Wherever the word "type" appears in a line, extract that line.

__PROVIDED MATERIAL__:
══════════════════════════════
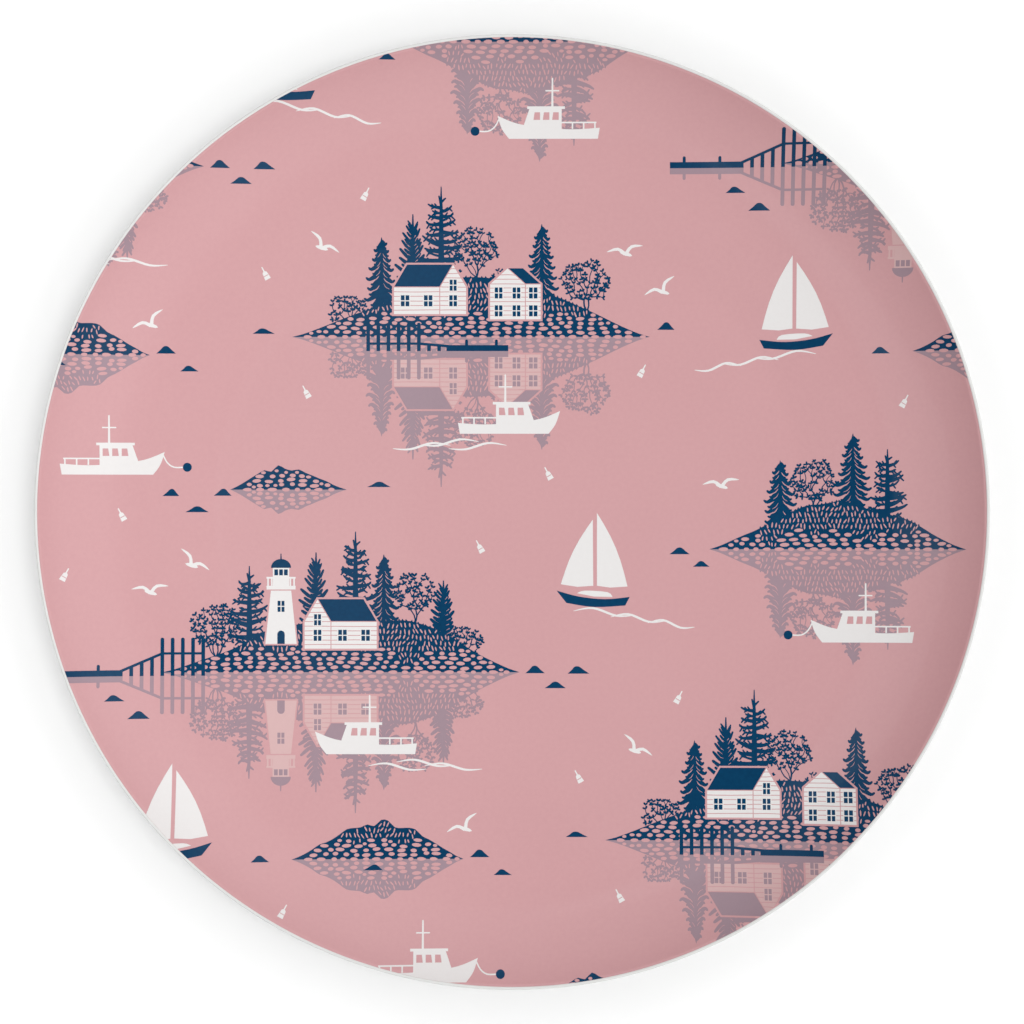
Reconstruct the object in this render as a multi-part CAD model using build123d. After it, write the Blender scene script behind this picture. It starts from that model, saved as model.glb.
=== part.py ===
"""Souvenir plate: a coupe-shaped melamine dinner plate with a full-face printed decor.

The plate stands on its foot ring with the eating surface up. The origin is the centre of the
foot ring's resting plane and +Z is the axis of revolution. Every piece is a body of revolution,
so each one is drawn as a half section in the XZ plane and revolved about Z.

A decorated melamine plate is pressed in three shots, and each shot is a piece here:
    plate_body   the white moulded shell with its foot ring and rounded lip
    decor_foil   the printed decor paper that is pressed into the body's upper face
    clear_glaze  the clear resin layer that is pressed over the decor

All lengths are millimetres and all angles are degrees.
"""

from build123d import *
import os
from math import asin, cos, degrees, radians, sin, sqrt

# Driving dimensions of the whole plate
PLATE_DIAMETER = 254.0
WALL_THICKNESS = 2.6
FOOT_HEIGHT = 1.8

# Eating surface: flat well, gently rising flange, then a wall that sweeps up to the lip
WELL_RADIUS = 76.5
WELL_BLEND_RADIUS = 40.0
FLANGE_SLOPE = 7.0
WALL_SWEEP_RADIUS = 47.5
LIP_SLOPE = 45.0

# White lip outside the decor: a tight edge, an upright outer face and a soft corner under it
LIP_EDGE_RADIUS = 0.5
LIP_UNDER_RADIUS = 1.1

# The decor ends where the wall meets the lip
DECOR_FOIL_THICKNESS = 0.30
GLAZE_THICKNESS = 0.25

# Foot ring, on the underside of the well
FOOT_OUTER_RADIUS = 74.0
FOOT_INNER_RADIUS = 71.2
FOOT_DRAFT_WIDTH = 0.6
FOOT_TOE_FILLET = 0.5
FOOT_ROOT_FILLET = 0.9

# Worked out from the dimensions above
FLOOR_HEIGHT = FOOT_HEIGHT + WALL_THICKNESS
DECOR_DEPTH = GLAZE_THICKNESS + DECOR_FOIL_THICKNESS


def flange_length():
    """Length of the straight flange that brings the lip out to the plate's full radius."""
    blend_run = WELL_BLEND_RADIUS * sin(radians(FLANGE_SLOPE))
    sweep_run = WALL_SWEEP_RADIUS * (sin(radians(LIP_SLOPE)) - sin(radians(FLANGE_SLOPE)))
    lip_run = LIP_EDGE_RADIUS * (1 + sin(radians(LIP_SLOPE)))
    flange_run = PLATE_DIAMETER / 2 - WELL_RADIUS - blend_run - sweep_run - lip_run
    return flange_run / cos(radians(FLANGE_SLOPE))


def upper_line(depth):
    """Half-section curve that lies depth under the eating surface, from the axis to the decor's end."""
    floor = Line((0, FLOOR_HEIGHT - depth), (WELL_RADIUS, FLOOR_HEIGHT - depth))
    blend = JernArc(floor @ 1, floor % 1, WELL_BLEND_RADIUS + depth, FLANGE_SLOPE)
    flange = Line(blend @ 1, blend @ 1 + (blend % 1) * flange_length())
    sweep = JernArc(flange @ 1, flange % 1, WALL_SWEEP_RADIUS + depth, LIP_SLOPE - FLANGE_SLOPE)
    return [floor, blend, flange, sweep]


def under_line(upper_sweep):
    """Half-section curve of the lip and the underside, from the wall's end in to the flat base."""
    edge = JernArc(upper_sweep @ 1, upper_sweep % 1, LIP_EDGE_RADIUS, -(90 + LIP_SLOPE))
    # The corner under the lip touches both the upright face and the underside's sweep
    under_radius = WALL_SWEEP_RADIUS + WALL_THICKNESS
    sweep_centre = upper_sweep.arc_center
    across = PLATE_DIAMETER / 2 - LIP_UNDER_RADIUS - sweep_centre.X
    to_corner = under_radius - LIP_UNDER_RADIUS
    face = Line(edge @ 1, (PLATE_DIAMETER / 2, sweep_centre.Y - sqrt(to_corner**2 - across**2)))
    end_slope = degrees(asin(across / to_corner))
    corner = JernArc(face @ 1, face % 1, LIP_UNDER_RADIUS, -(90 - end_slope))
    sweep = JernArc(corner @ 1, corner % 1, under_radius, -(end_slope - FLANGE_SLOPE))
    flange = Line(sweep @ 1, sweep @ 1 + (sweep % 1) * flange_length())
    blend = JernArc(flange @ 1, flange % 1, WELL_BLEND_RADIUS + WALL_THICKNESS, -FLANGE_SLOPE)
    return [edge, face, corner, sweep, flange, blend]


def revolved(edges):
    """Solid of revolution about Z of the closed half section that the edges make."""
    return revolve(Plane.XZ * make_face(edges), axis=Axis.Z)


def layer(top_depth, bottom_depth):
    """Thin shell under the eating surface, between two depths, from the axis to the decor's end."""
    top = upper_line(top_depth)
    bottom = upper_line(bottom_depth)
    centre_edge = Line(top[0] @ 0, bottom[0] @ 0)
    rim_edge = Line(top[-1] @ 1, bottom[-1] @ 1)
    return revolved(top + bottom + [centre_edge, rim_edge])


def foot_ring_line(start):
    """Half-section outline of the underside from the well's blend, round the foot ring, to the axis."""
    return Polyline(
        start,
        (FOOT_OUTER_RADIUS + FOOT_DRAFT_WIDTH, FOOT_HEIGHT),
        (FOOT_OUTER_RADIUS, 0),
        (FOOT_INNER_RADIUS, 0),
        (FOOT_INNER_RADIUS - FOOT_DRAFT_WIDTH, FOOT_HEIGHT),
        (0, FOOT_HEIGHT),
    )


def rounded_foot(section):
    """The body's half section with the foot ring's toe and root corners rounded."""
    on_foot = [
        corner
        for corner in section.vertices()
        if FOOT_INNER_RADIUS - 1 < corner.X < FOOT_OUTER_RADIUS + 1 and corner.Y < FOOT_HEIGHT + 0.01
    ]
    section = fillet([corner for corner in on_foot if corner.Y < 0.01], FOOT_TOE_FILLET)
    roots = [
        corner
        for corner in section.vertices()
        if FOOT_INNER_RADIUS - 1 < corner.X < FOOT_OUTER_RADIUS + 1
        and abs(corner.Y - FOOT_HEIGHT) < 0.01
    ]
    return fillet(roots, FOOT_ROOT_FILLET)


def plate_body():
    """Moulded white shell: seat for the decor, rounded lip, underside and foot ring."""
    seat = upper_line(DECOR_DEPTH)
    upper_sweep = upper_line(0)[-1]
    step = Line(seat[-1] @ 1, upper_sweep @ 1)
    under = under_line(upper_sweep)
    base = foot_ring_line(under[-1] @ 1)
    centre_edge = Line(base @ 1, seat[0] @ 0)
    section = make_face(seat + [step] + under + [base, centre_edge])
    return revolve(Plane.XZ * rounded_foot(section), axis=Axis.Z)


def decor_foil():
    """Printed decor paper, pressed flush into the body's seat."""
    return layer(GLAZE_THICKNESS, DECOR_DEPTH)


def clear_glaze():
    """Clear resin over the decor. Its upper face is the eating surface."""
    return layer(0, GLAZE_THICKNESS)


os.makedirs("parts", exist_ok=True)
export_step(plate_body(), "parts/plate_body.step")
export_step(decor_foil(), "parts/decor_foil.step")
export_step(clear_glaze(), "parts/clear_glaze.step")
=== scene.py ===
import random
from math import asin, atan2, ceil, cos, degrees, exp, hypot, pi, radians, sin, sqrt, tan

import bpy
import numpy as np
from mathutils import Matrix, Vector
from mathutils.geometry import delaunay_2d_cdt


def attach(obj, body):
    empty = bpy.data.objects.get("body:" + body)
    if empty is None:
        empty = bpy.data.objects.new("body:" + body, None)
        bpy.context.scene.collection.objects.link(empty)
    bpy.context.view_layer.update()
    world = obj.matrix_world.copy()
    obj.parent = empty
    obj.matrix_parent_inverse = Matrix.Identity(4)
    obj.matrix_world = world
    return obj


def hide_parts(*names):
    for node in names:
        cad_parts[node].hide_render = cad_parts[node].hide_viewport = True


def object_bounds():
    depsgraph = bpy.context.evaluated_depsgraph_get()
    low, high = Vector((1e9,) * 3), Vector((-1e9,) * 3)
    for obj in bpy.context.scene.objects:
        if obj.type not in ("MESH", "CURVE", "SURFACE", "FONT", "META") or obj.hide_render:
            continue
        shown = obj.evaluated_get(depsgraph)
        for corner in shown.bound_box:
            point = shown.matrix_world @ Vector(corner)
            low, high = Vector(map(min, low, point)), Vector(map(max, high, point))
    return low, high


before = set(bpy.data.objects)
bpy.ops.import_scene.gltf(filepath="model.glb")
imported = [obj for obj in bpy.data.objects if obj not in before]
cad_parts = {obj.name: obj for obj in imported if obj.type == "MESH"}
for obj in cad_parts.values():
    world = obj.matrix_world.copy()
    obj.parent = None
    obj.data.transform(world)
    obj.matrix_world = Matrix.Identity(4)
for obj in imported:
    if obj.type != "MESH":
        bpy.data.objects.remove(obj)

CAD_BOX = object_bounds()
MM = 0.001

# === The plate's section, the same curve as the CAD's, in millimetres ===
PLATE_RADIUS = (CAD_BOX[1][0] - CAD_BOX[0][0]) / 2 / MM
WALL = 2.6
FOOT_HEIGHT = 1.8
FLOOR = FOOT_HEIGHT + WALL
WELL_RADIUS = 76.5
WELL_BLEND = 40.0
FLANGE_SLOPE = radians(7.0)
SWEEP = 47.5
LIP_SLOPE = radians(45.0)
LIP_EDGE = 0.5
LIP_UNDER = 1.1
DECOR_DEPTH = 0.55
FOOT_OUTER = 74.0
FOOT_INNER = 71.2
FOOT_DRAFT = 0.6
FOOT_TOE = 0.5
FOOT_ROOT = 0.9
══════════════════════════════
__CORRECT RESULT__:
        if obj.type not in ("MESH", "CURVE", "SURFACE", "FONT", "META") or obj.hide_render:
cad_parts = {obj.name: obj for obj in imported if obj.type == "MESH"}
    if obj.type != "MESH":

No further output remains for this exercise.